The faithful preacher must face this head-on. The earliest of the four gospels is Mark. The first thing Mark records that Jesus actually said was the message of the arrival of God’s kingdom in perfect timing and that the only and proper response to it was/is to “repent and believe in the gospel” (Mark 1:15). Our world, nation, and church are in a mess today chiefly because so many preachers have dumped the doctrine of sin (and the only salvific response to it: repentance) from their sermons.
As Lewis wound down his message to the clergy and youth leaders of his day he gave this simple but powerful warning/advice: “Do not attempt to water Christianity down.”

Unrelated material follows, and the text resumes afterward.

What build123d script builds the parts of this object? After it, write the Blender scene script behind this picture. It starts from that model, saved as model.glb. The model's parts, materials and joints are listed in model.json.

Too many religious leaders think their job is to make the world a kinder, safer, and better place. That’s not what God calls people into ministry for. Spiritual leaders are called to handle the truth. Disciples are made today the same way they were made when Jesus called the apostles. The bad news that God’s wrath is to be poured out on sinners is followed by the good news that Christ died to take away our sins. Repent of your sin against God and accept the free gift of salvation through Jesus Christ. Nobody heeds a message of salvation if they believe they are already making the world a better place.
Today’s churchgoer is being assailed by consumerism, liberalism, progressivism, relativism, and secularism. The message that is being pounded into their heads and hearts all week long is that sin is a primitive superstition of the past that has no place in today’s world.
There has always been a remnant who will gravitate to the truth. But the preachers have to be willing to preach it. They have to be willing to sacrifice. Demand that preachers preach the truth in love and let the chips fall where they may.